# EQ Tips? for In Flames tone.



## Leuchty (Mar 27, 2012)

Hey all,

Im really digging the crunchy In Flames tone from around the STYE or Reroute to Remain era. Although, I love ALL in flames tones.

I just need some tips on EQing. Im after a huge, saturated type of crunch with tight but round low end.

ANY help is appreciated.

At my disposal, I have:

Guitar Rig 3
Pod Farm
Lextac, Lecto, TSE 808
Gods Cab 1.3
Cubase 6 AI
Antress Plugins

Im just mainly wondering what kinda freq I should be looking at in terms of boost and cut.

Like I said ANY help is appreciated and will be rewarded with rep.


----------



## asilayamazing (Mar 27, 2012)

i know that in flames at least on "come clarity" they double tracked with one guitar on bridge and one on neck at all times.


----------



## signalgrey (Mar 27, 2012)

they dont seem to be too fond of mids


----------



## Adam Of Angels (Mar 27, 2012)

Every album has a different sound, so you'd have to be more specific, I think.

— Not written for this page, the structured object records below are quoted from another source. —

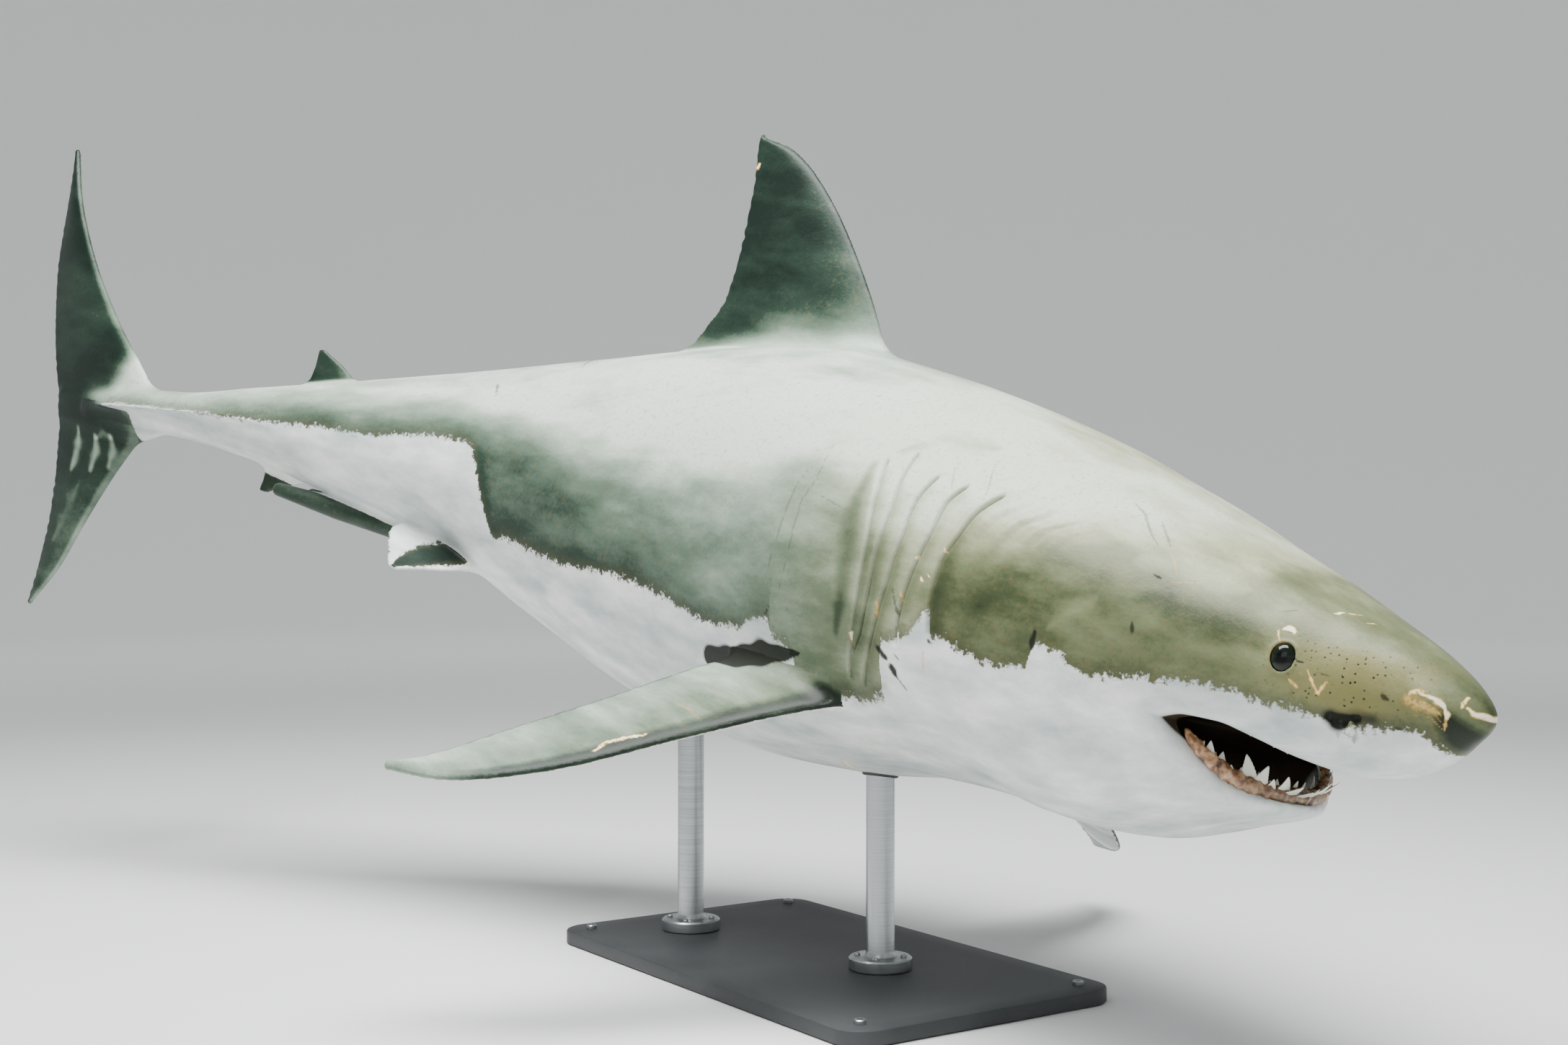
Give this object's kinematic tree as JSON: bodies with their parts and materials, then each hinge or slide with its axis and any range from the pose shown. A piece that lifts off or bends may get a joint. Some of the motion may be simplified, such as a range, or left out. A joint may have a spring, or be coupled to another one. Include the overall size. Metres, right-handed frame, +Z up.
{
  "type": "great white shark model",
  "caption": "Life-size still model of an adult male great white shark, mouth ajar and tail bent, banking on a plain display stand.",
  "frame": {"origin": "middle of the underside of the stand's base plate", "axes": "+X the way the shark's head points, +Y to the shark's left, +Z up from the floor"},
  "size_m": [3.7331, 1.9359, 1.9],
  "materials": {
    "skin": "satin shark skin with fine grain, grey-olive above and white below with a ragged border, scars and scratches",
    "mouth_lining": "moist dull pink lining, dark in the throat",
    "gum_and_teeth": "glossy ivory teeth in moist orange-pink gums",
    "eye": "wet black eye with a blue-black iris",
    "stand_base": "satin charcoal powder coat on a steel plate",
    "stand_rods": "brushed stainless steel"
  },
  "bodies": {
    "root": {"head": "skin", "lower_jaw": "skin", "gill_region": "skin", "trunk_front": "skin", "trunk_rear": "skin", "tail_stock": "skin", "tail_fin": "skin", "first_dorsal_fin": "skin", "second_dorsal_fin": "skin", "anal_fin": "skin", "pectoral_fin_left": "skin", "pelvic_fin_left": "skin", "clasper_left": "skin", "pectoral_fin_right": "skin", "pelvic_fin_right": "skin", "clasper_right": "skin", "upper_gum_with_teeth": "gum_and_teeth", "lower_gum_with_teeth": "gum_and_teeth", "eye_left": "eye", "eye_right": "eye", "stand_base": "stand_base", "stand_rod_front": "stand_rods", "stand_rod_rear": "stand_rods"}
  },
  "joints": []
}
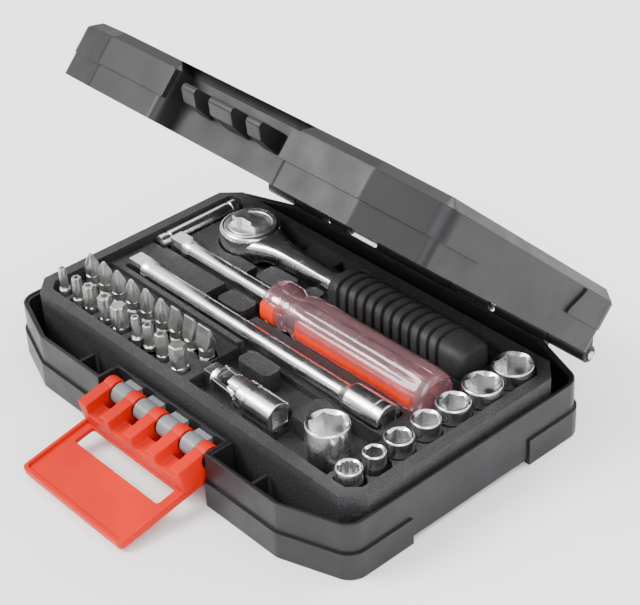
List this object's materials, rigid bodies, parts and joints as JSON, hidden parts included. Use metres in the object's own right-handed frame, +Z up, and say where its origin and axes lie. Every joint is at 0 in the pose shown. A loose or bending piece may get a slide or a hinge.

Also, Bjorn and Jesper have a ton of finger tone, so, your fretting hand is going to have to play a really important roll in achieving that sort of sound.


----------



## Leuchty (Mar 28, 2012)

asilayamazing said:


> i know that in flames at least on "come clarity" they double tracked with one guitar on bridge and one on neck at all times.


 
Really? Interesting...



signalgrey said:


> they dont seem to be too fond of mids


 
I think because the bass and treble dominate so much, the mids seem to take a back seat. They are there IMO.



Adam Of Angels said:


> Every album has a different sound, so you'd have to be more specific, I think.
> 
> Also, Bjorn and Jesper have a ton of finger tone, so, your fretting hand is going to have to play a really important roll in achieving that sort of sound.


 
STYE and Reroute to Remain, more RTR.


----------



## asilayamazing (Mar 28, 2012)

ya come clarity emg 81/85 for rhythem and lead respectively i was looking into the tone back in ODD '9! 

EDIT: i think it sounded more raw on that album with doing that.


----------



## xeonblade (Mar 28, 2012)

TheSerinaExperiment.net &bull; View forum - TSE X50 TSE x50 (Their tone is 5150)
Use V30 speaker cab IR
EMG 81 (equalization of EMG81 is: Bass: 4, Mids: 6, Treble: 8, so adjust settings on amp to match your pickups)


----------



## asilayamazing (Mar 28, 2012)

xeonblade said:


> TheSerinaExperiment.net &bull; View forum - TSE X50 TSE x50 (Their tone is 5150)
> Use V30 speaker cab IR
> EMG 81 (equalization of EMG81 is: Bass: 4, Mids: 6, Treble: 8, so adjust settings on amp to match your pickups)


what is that plugin? and where are v30 ir's?


----------



## Nirob (Mar 29, 2012)

for an in flames kinda tone i'd always start with any 5150 amp sim with a tube screamer sim before it. try out TSE X50 (great but cpu heavy) / Revalver 6505 / Pod farm Criminal. u'll also need some good mesa cab IRs with sm57 and v30. try out the free guitarhack fredman IRs. quad track the guitars. also an emg 81 at the bridge would be very helpful  and i usually dnt use much eq on the guitars... only a hpF & lpF. dialling the right tone from the amp sim is more important IMO.


----------